Maybe it is just the impeller. The cannister wont pump the if the output hose is elevated to the tank level.


----------



## MriGuy85 (Aug 29, 2013)

*Re: I need a new filter!!!*

I don't think I would put petroleum jelly on anything. It's petroleum based...hence the name, and will (over time) destroy your rings. Get some plumbers grease instead. It's much better for rings and seals. it's silicon but doesn't harden. A little goes a VERY long way. 
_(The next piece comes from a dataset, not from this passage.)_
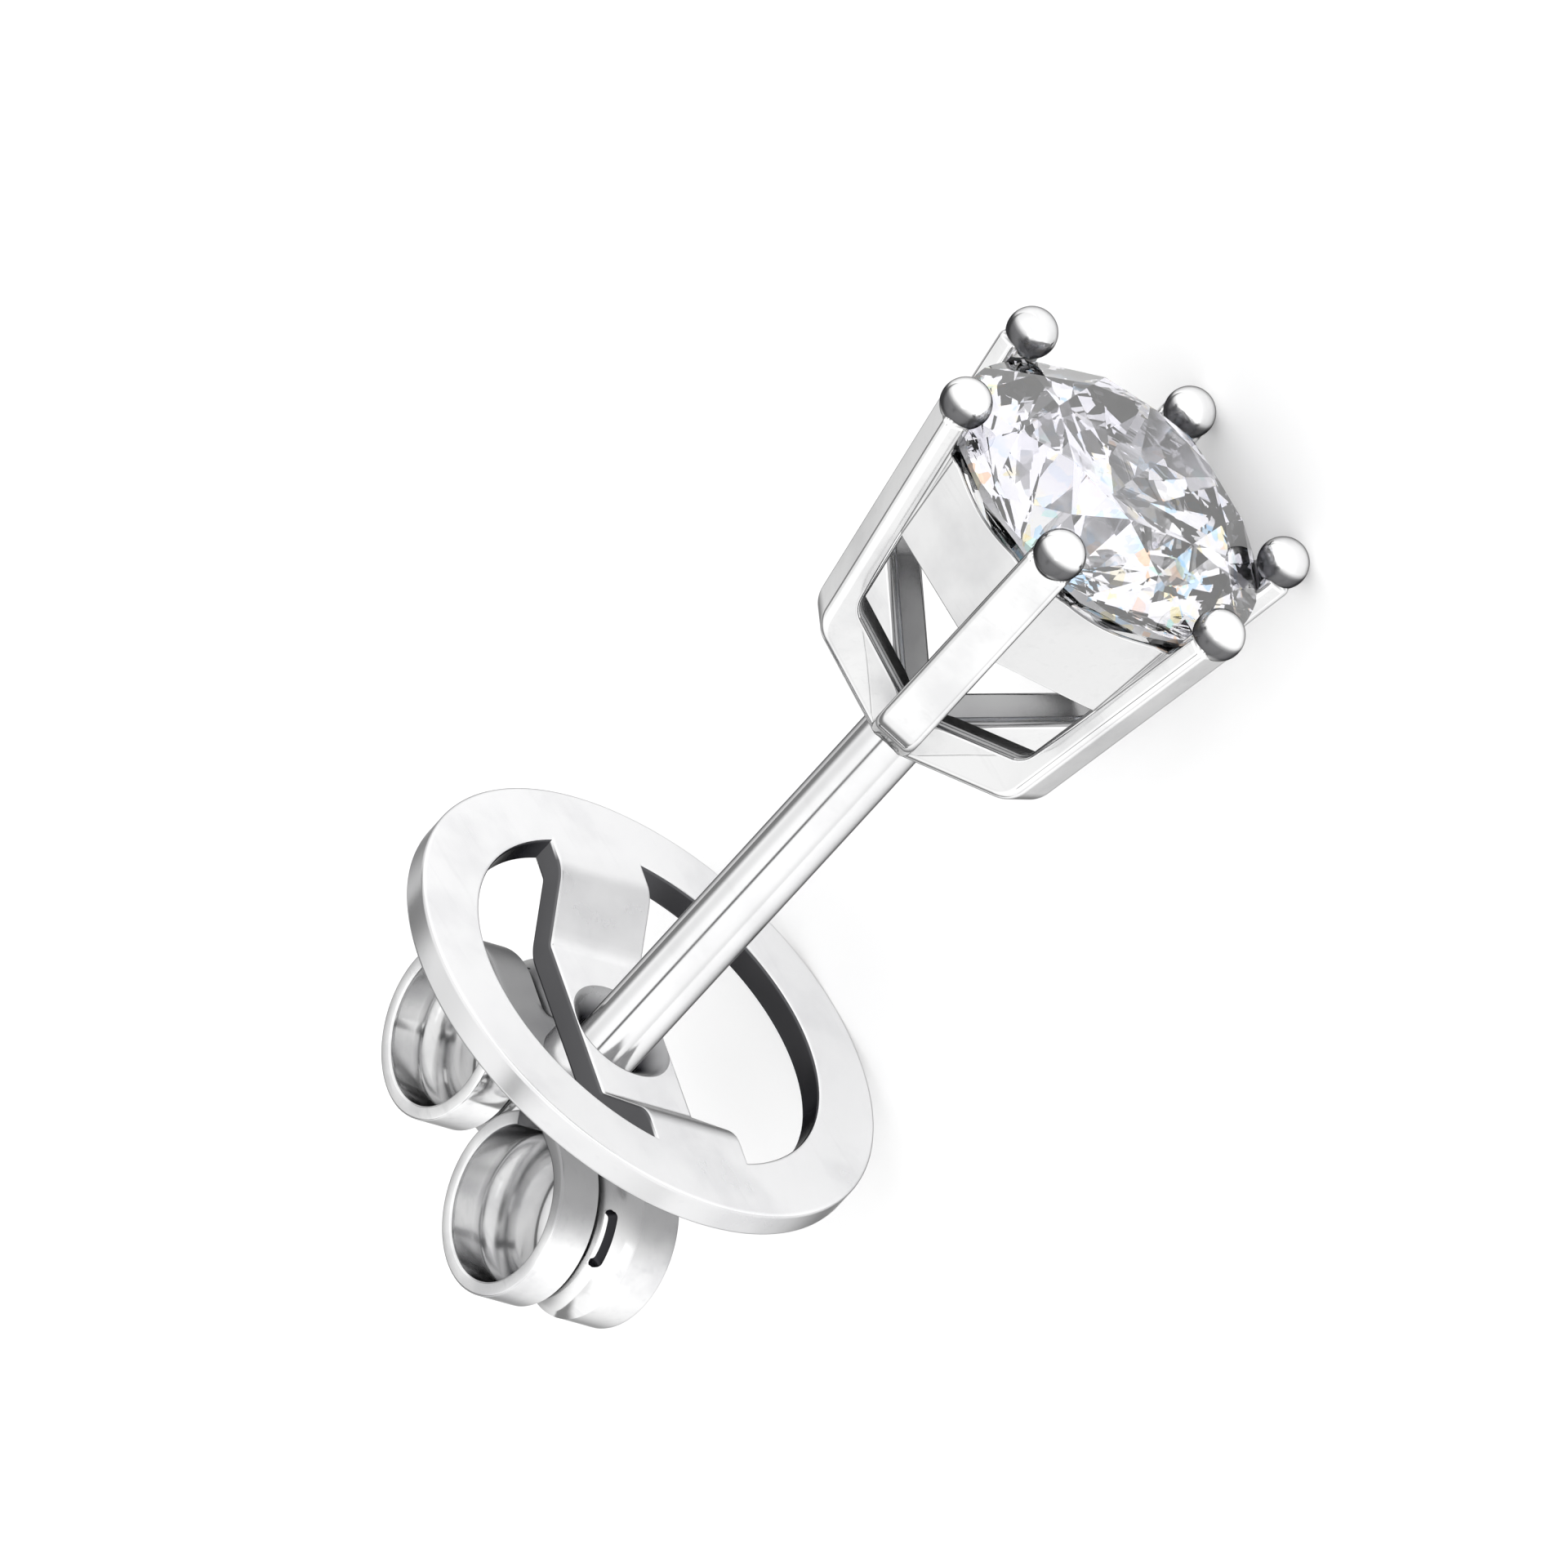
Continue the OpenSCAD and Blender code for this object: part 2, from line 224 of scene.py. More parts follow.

On another note, I use a MarineLand C360 on my 55 with the CustomFlo full kit. It gives me a spray bar that spans the entire back of the tank making for nice surface agitation and has low and mid level skimming options. On my 20 gallon Cory tank I have an eheim 2211. It's my first eheim. I like it...it's very small, silent just like my MarineLand, and unobtrusive in the tank. Now, the MarineLand canister is the one I LOVE. 4 baskets, zero bypass. Every ounce of water has to go through all the baskets before making it back to the tank.


----------



## batkidiii (Sep 27, 2013)

My Eheim 2213 cannister stopped working suddenly. The motor is running, but it wont pump water from the output hose if the hose is raised above a certain level. I took the impeller out of the head and promptly broke the shaft. "I didnt know it was so fragile." Anyways, my question is should I buy a new impeller and hope that it was the problem in the first place. Any help would be appreciated.


----------



## Tolak (Mar 10, 2013)

*Re: I need a new filter!!!*

Been using Eheim canisters for many years, never had an issue with petroleum jelly. Got a couple of Pro's, 2222 & 2224, all original, been running nonstop for 10 years, only time they get a break is for cleaning. Their Classics are even better, with any of them the weak point is the ceramic impeller shaft. This cheap & easy to break part is designed like that so the impeller stops running, rather than tear up the head should the second safety, the plastic tab on the impeller itself, fail to shear off. I've heard of people replacing the ceramic shaft with stainless steel, do this at your own risk.


----------



## Tolak (Mar 10, 2013)

If the impeller spins about 3/4 of a turn then stops on the plastic tab the impeller is still good, it's just the shaft. If it spins freely when you hold the magnet it sheared off that tab, you need both the impeller & shaft.


----------



## MriGuy85 (Aug 29, 2013)

*Re: I need a new filter!!!*



Tolak said:


> Been using Eheim canisters for many years, never had an issue with petroleum jelly.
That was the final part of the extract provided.